Now let’s take these laws and apply them to this topic:
- Law One: Data only has value if it studied – i.e. it is collected, distilled, evaluated – go up the DIKW pyramid as discussed above.
- Law Two: Data enrichment – Bringing multiple contextual data set together, visualize them, bring in relevant data as needed.
- Law Three: Historical data has value – by the fact you evaluated it, it has more value, you or your team, spent the time looking at event data, visualize it, ruled certain data sets true or not true as it relates to your infrastructure and operations.
- Law Four: Your evaluation is producing an outcome – a conclusion – if you analyze your conclusions you can identify patterns, these can be spun into processes, playbooks, and responses.
- Law Five: Mixing data sources along with automation and with human intuition = gold.
- Law Six: As change occurs with TTP’s, actors, data sources, infrastructure etc historical data could depreciate, but still would retain value for a very useable period.
- Law Seven: Quality over quantity, context and causal win the day.
The bottom line here is that, you should apply some resources to understanding your data valuation if you have not done so already. You are likely spending resources on conducting evaluation on your event data in some way shape or form, but potentially not capitalizing on that effort.
How can you insure you maintain the value of your data throughout your IR process?
Start with asking the following questions:
- First, can you point to a central repository of post analyzed event data?
- Second, does that post-analyzed event data provide a feedback loop into your overall strategy?

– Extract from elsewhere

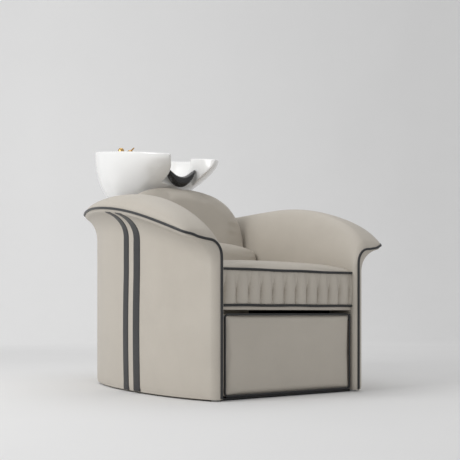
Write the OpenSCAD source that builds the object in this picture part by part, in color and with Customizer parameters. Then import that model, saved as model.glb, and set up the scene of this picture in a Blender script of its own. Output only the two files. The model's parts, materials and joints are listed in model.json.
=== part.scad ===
/* [Chair shell] */
// Depth of the chair shell, front to back
shell_l = 933; // [780:1:1120]
// Clear width between the arms
seat_w = 584; // [500:1:700]
// Greatest thickness of an arm's side
arm_t = 107; // [90:1:130]
// Thickness of an arm at its front edge
arm_front_t = 41; // [36:1:50]
// How far the arm rim stands out from the inner face
rim_reach = 190; // [160:1:228]
// Height of the arm rim at the front tip
tip_z = 545; // [520:1:600]
// Rise of the rim from the front tip to the back
rim_rise = 151; // [120:1:180]
// Rise of the arm's ridge above its front crest
ridge_rise = 202; // [170:1:240]
// Height of the cove under the rim
cove_h = 105; // [80:1:130]
// Diameter of the piping
piping_d = 9; // [6:0.5:12]

/* [Seat] */
// Height of the seat's top piping above the floor
seat_z = 440; // [400:1:460]
// Height of the seat cushion's front border
seat_h = 122; // [100:1:146]
// Crown of the seat cushion above its piping
seat_crown = 30; // [20:1:40]
// Depth of the seat cushion
seat_d = 560; // [460:1:600]
// Height of the backrest's top
back_top_z = 824; // [780:1:850]
// Thickness of the backrest pad
back_t = 105; // [85:1:125]
// Thickness of the lumbar cushion
lumbar_t = 78; // [60:1:92]
// Thickness of the boards
board_t = 15; // [12:1:21]

/* [Leg rest] */
// Thickness of the leg rest, pad and board
legrest_t = 50; // [42:1:60]
// Distance of the leg rest pivot from the panel's top and front
pivot_inset = 14; // [12:1:16]
// Radius of the leg rest pivot pins
pivot_r = 5; // [4:0.5:6]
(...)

- Third, does your feedback loop look for TTP/Actor patterns that you have seen before? It is not uncommon that your adversaries are also using automation to probe your environment looking for soft spots. Time is money and the lowest effort attack is always going to be the desire. Identify those patterns and make sure they are a part of your front line processes. It should be no surprise that actors will reuse the same or very similar TTPs.
- Fourth, is your past historical event data easy to consume and share? Can the teams on watch right now reference your evaluated data from a year ago, completed by other team members? Can they easily educate themselves on the patterns and chains of events in a timely manner? Where is your knowledge?
Knowledge is power, so keep it working for you
If there’s a resource that’s most critical to success against any threat, it’s time. The sooner we can identify, investigate, and take action, the better the outcome will usually be. Centralizing your knowledge management and making sure all of your historical data is easily available to your security teams enables them to respond as quickly as possible. It not only reduces the amount of time they need to spend “recreating the wheel,” it also keeps you from losing investigative intelligence when teams change, or data is lost, deleted or overwritten.
Preserving investigations and intelligence is one of our core pillars here at King & Union. Our Avalon platform was built specifically to integrate link analysis, collaboration, reporting and knowledge management so that companies could streamline their investigation process and reduce the manual processes and administrative burden on analysts today.
Your team spends huge amounts of time, effort and money to investigate threats and create actionable intelligence. Keeping that knowledge continually updated and available to your teams when they need it helps make sure you’re getting the most value out of not only your data, but your team’s time and effort as well.